少女はそれを見て歌い出しました。英雄が死んだと知った時に歌った歌を。
あの時のような恐ろしい歌声ではなく、とても優しい、全てを慈しむような歌声……。
心を揺り動かす少女の歌を聴いた古龍は、その場にうずくまり、やがて静かに寝息を立て始めました。
少女は英雄の隣に座ると、心の中でそっとつぶやきました。
「あなたの守りたかった街を、これからもずっと、一緒に守っていきましょう……!」
古龍を街から出さないように、少女はずっと歌い続けました。
その歌は五年経っても、十年経っても、風と共に遠く離れた地まで聞こえていたそうです。
英雄と街を守るための優しい歌が……』
「……悲しいお話ね……」
ハナは長い溜息を吐いた後、さめざめと泣いた。
「そうですね……」
【ミズキ】も涙を拭いている。
二人でしばらく泣いた後、落ち着いたハナは設計図になるように音符を並び変えてもらい、それを【武具工房】に持って行った。
出来上がった【ドグメアシリーズ】という防具には、少女の歌の力が込められているかのように〈龍属性耐性(小)〉と〈龍風圧無効〉のスキルが付いていた。

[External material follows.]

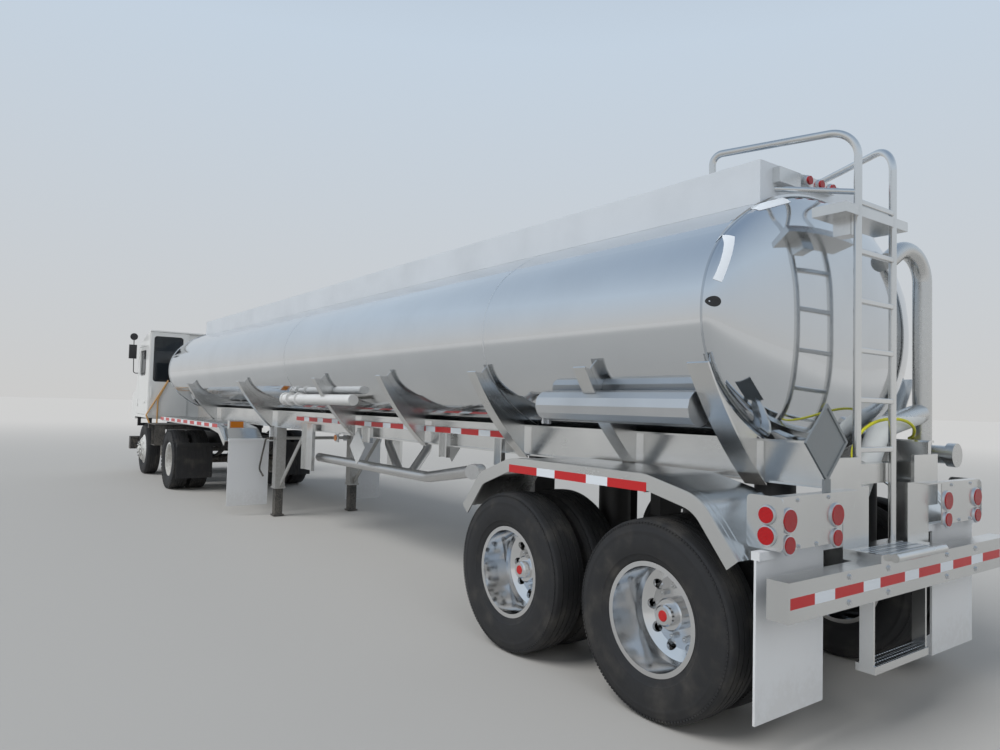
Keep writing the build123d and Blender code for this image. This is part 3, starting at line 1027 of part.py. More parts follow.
# Handrail legs. Columns: Y at the foot, Y and Z of the bend, Y and Z of the top
RAIL_LEGS = ((1170, 1235, 1260, 850, 1970), (1030, 1030, 1580, 850, 1960))
with BuildPart() as deck_rails:
    block(DECK_REAR, DECK_FRONT, 250, DECK_OUTER, DECK_TOP - DECK_SHEET, DECK_TOP)
    for station in (DECK_REAR + 50, DECK_FRONT - 80):
        block(station, station + 50, 350, DECK_OUTER - 20, FRAME_TOP + SEAT, DECK_TOP - DECK_SHEET)
    block(DECK_REAR + 20, DECK_REAR + 20 + STEP_LENGTH, DECK_OUTER - STEP_WIDTH, DECK_OUTER, STEP_Z,
          STEP_Z + DECK_SHEET)
    for station in (DECK_REAR + 20, DECK_REAR + 12 + STEP_LENGTH):
        block(station, station + 8, DECK_OUTER - STEP_WIDTH, DECK_OUTER, STEP_Z, DECK_TOP - 10)
    for foot_y, bend_y, bend_z, top_y, top_z in RAIL_LEGS:
        pipe([(at(HANDRAIL_FOOT), foot_y, DECK_TOP - 2), (at(HANDRAIL_FOOT), bend_y, bend_z),
              (at(HANDRAIL_FOOT), top_y, top_z)], 15, [40])
write(deck_rails, "deck_rails")

# Mirrors: on the cab's front corner and on a stay above the right hood
MIRROR_OUTER, MIRROR_INNER = CAB_LEFT + 200, CAB_LEFT + 50
MIRROR_X, STALK_X = CAB_FRONT - 160, CAB_FRONT - 125
MIRROR_DEPTH = 32.0
with BuildPart() as mirrors:
    block(MIRROR_X, MIRROR_X + MIRROR_DEPTH, MIRROR_INNER, MIRROR_OUTER, 2440, 2740)
    pipe([(at(CAB_FRONT - 110), CAB_LEFT + SEAT, 2130), (at(CAB_FRONT - 110), MIRROR_INNER + 40, 2130),
          (at(STALK_X), MIRROR_INNER + 60, 2900)], 9, [50])
    with Locations(Location((at(STALK_X), MIRROR_INNER + 60, 2915), (0, 80, 0))):
        Cylinder(75, 22)
    block(MIRROR_X, MIRROR_X + 25, -MIRROR_OUTER, -MIRROR_INNER, 2240, 2540)
    pipe([(at(MIRROR_X + 10), 20 - HOOD_Y, HOOD_RIGHT_TOP + SEAT), (at(MIRROR_X + 10), 20 - HOOD_Y, 2000),
          (at(STALK_X), -MIRROR_INNER - 60, 2100), (at(STALK_X), -MIRROR_INNER - 60, 2560)], 12, [60, 60])
write(mirrors, "mirrors")

# Lamps of the tractor: head lamps, tail lamps and the box at the end of the frame
with BuildPart() as tractor_lamps:
    for side in (-1, 1):
        with BuildSketch(cross_plane(FRONT_END - 30)):
            with Locations((side * HEADLAMP_Y, HEADLAMP_Z)):
                RectangleRounded(HEADLAMP_SIZE[0] - 2 * SEAT, HEADLAMP_SIZE[1] - 2 * SEAT, 30)
        extrude(amount=28)
        block(FRAME_TAIL - 30, FRAME_TAIL - SEAT, side * 390, side * 470, 880, 960)
    block(FRAME_TAIL - 50, FRAME_TAIL - SEAT, 150, 330, 1110, 1190)
    block(FRAME_TAIL - 20, FRAME_TAIL - SEAT, 200, 280, 900, 1110)
write(tractor_lamps, "tractor_lamps")

# Inside the cab: seat, dash, steering column and wheel
SEAT_Y = CAB_LEFT - 400
with BuildPart() as cab_interior:
    floor = CAB_FLOOR + CAB_WALL + SEAT
    block(CAB_BACK + 280, CAB_BACK + 610, SEAT_Y - 150, SEAT_Y + 150, floor, floor + 320)
    block(CAB_BACK + 210, CAB_BACK + 700, SEAT_Y - 240, SEAT_Y + 240, floor + 320, floor + 440)
    block(CAB_BACK + 150, CAB_BACK + 270, SEAT_Y - 230, SEAT_Y + 230, floor + 430, floor + 1080)
    block(CAB_FRONT - 190, CAB_FRONT - 60, CAB_RIGHT + CAB_WALL + SEAT, CAB_LEFT - CAB_WALL - SEAT, floor,
          CAB_SILL - 5)
    pipe([(at(CAB_FRONT - 180), SEAT_Y, 1650), (at(CAB_FRONT - 365), SEAT_Y, 1846)], 28, None)
    with BuildSketch(Plane(origin=(at(CAB_FRONT - 358), SEAT_Y, 1838), x_dir=(0, 1, 0), z_dir=(-170, 0, 180))):
        Circle(225)
        Circle(200, mode=Mode.SUBTRACT)
        Rectangle(410, 30)
    extrude(amount=22)
write(cab_interior, "cab_interior")

# Ribbed flaps behind the drive wheels, hung from bars on the frame
TRACTOR_FLAP = DRIVE_AXLE - 610
FLAP_RIBS = 9
with BuildPart() as tractor_flaps:
    for side in (-1, 1):
        block(TRACTOR_FLAP - 25, TRACTOR_FLAP + 25, side * (FRAME_Y + 40 + SEAT), side * 1200, 780, 840)
        block(TRACTOR_FLAP - 6, TRACTOR_FLAP + 6, side * 600, side * 1200, 230, 785)
        for rib in range(FLAP_RIBS):
            y = side * (640 + rib * 65)
            block(TRACTOR_FLAP - 14, TRACTOR_FLAP - 4, y - 8, y + 8, 240, 775)
write(tractor_flaps, "tractor_flaps")
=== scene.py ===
"""Looks for an articulated tanker lorry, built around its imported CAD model.

Metres throughout. X points forward, Y to the left, Z up, and the ground is Z = 0.
"""

import json
import logging
import math
from dataclasses import dataclass, field
from enum import Enum
from typing import Callable, Sequence

import bmesh
import bpy
from mathutils import Matrix, Vector


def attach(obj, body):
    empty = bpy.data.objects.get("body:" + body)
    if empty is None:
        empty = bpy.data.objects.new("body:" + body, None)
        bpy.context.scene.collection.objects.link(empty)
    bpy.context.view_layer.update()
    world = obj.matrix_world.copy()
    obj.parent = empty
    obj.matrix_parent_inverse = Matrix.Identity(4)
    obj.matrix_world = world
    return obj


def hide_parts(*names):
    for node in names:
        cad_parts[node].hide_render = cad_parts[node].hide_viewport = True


Pair = tuple[float, float]
Point = tuple[float, float, float]
Colour = tuple[float, float, float, float]

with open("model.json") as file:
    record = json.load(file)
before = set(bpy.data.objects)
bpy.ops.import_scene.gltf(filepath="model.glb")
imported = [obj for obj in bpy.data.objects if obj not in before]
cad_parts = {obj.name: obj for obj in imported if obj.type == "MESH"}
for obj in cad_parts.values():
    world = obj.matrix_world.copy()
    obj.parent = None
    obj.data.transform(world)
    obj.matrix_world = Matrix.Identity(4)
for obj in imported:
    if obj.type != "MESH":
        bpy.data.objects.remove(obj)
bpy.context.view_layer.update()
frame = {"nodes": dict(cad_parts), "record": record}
LOG = logging.getLogger("tanker")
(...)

その後、この少女と英雄がどうなったのかを知る人は、誰もいないという。
悲しい話でしょ。
「ドグメアシリーズ」は配信されている間でしか素材が手に入らないので私は持ってません。
「イベントクエスト」でもそうですが、「フロンティア」ではこんな風に期間限定で配信されるクエストが多いため、必要な者は見逃さないようにしないと二度と手に入らなかったりする場合があります。